The Lookout Mountain of today was much different than the mountain I’d traveled in January, several years ago. The ground was free of snow. Wildflowers poked out of the soil almost everywhere I looked. It was very pretty, and perfectly quiet.
The trail was well established, and alternately traveled through open forest with big meadows and through more dense, dark coniferous patches. The start switchbacked up rapidly, leaving me out of breath fairly quickly. The massive piles of horse poop on the trail gave the added difficulty of running an obstacle course. But soon the grade petered out a bit and gently rose and fell as it slowly gained the summit ridge. Occasionally I’d get views ahead of the long summit plateau. I remembered the last time I was here I had no idea where the summit was. Without a map today, I figured I’d run into the same problem.
The last mile or so up to the plateau was my favorite part. The trail traversed some grassy and rocky meadows. The trail became overgrown with wild onion and other tough, little alpine flowers. Remnants of an old barbed wire fence randomly appeared among the wild foliage. The wind began to pick up as the trail became more exposed. The clouds descended, almost in an instant, and a light snow began to fall. I put my raincoat on and pressed forward.
A few snow patches lingered on the trail, and I continued walking up and over tiny bumps, again wondering which one was the true summit. I stopped at a trail sign marking a junction, but still had no indication of where the high point was. With visibility and temperature both dropping steadily, I decided to call it a day there and retreated to a relatively weather-protected area beneath a large tree.
Here’s where this morning’s re-packing came in handy. I pulled out all my warm clothes: hat, mittens, long pants, and puffy jacket, so I could enjoy my lunch burrito in warmth and comfort. I watched as the tiny, dry snowflakes turned into big, fluffy flakes. Each flake twirled down to the ground gracefully, adorning the rugged flowers and twisted tree branches. It was a beautiful sight.
After lunch, it was time to head back. It really felt like a mini-blizzard now, minus the strong winds. I stopped frequently to photograph the snow on the flowers, and to feel the cold on my face. As I made my way back down the trail, the snow turned to drizzly rain, then stopped altogether. The temperatures rose back up to 50 degrees or more, and I had to adjust my clothing once again.

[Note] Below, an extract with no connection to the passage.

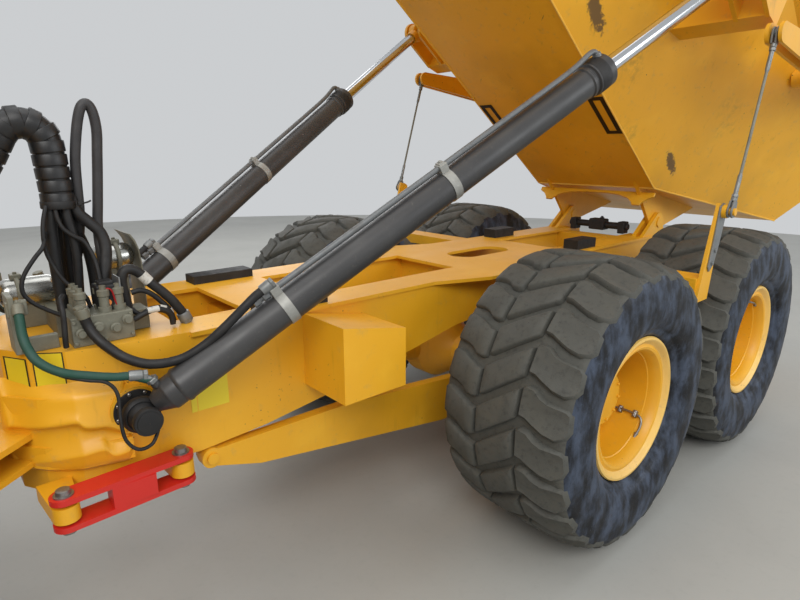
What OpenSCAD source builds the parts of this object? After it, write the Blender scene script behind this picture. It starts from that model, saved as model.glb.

What a crazy day. There were a few sunbreaks on the way out, which felt really nice. I didn’t see anyone on the trail all day, and the only wildlife I encountered were some juncos and chickadees.
This was a great way to warm up the legs for a day of climbing. Plus the solitude always provides the perfect opportunity for a mental re-set, leaving me ready to take on any challenges I could face when returning to the built world. Happy solo hiking :).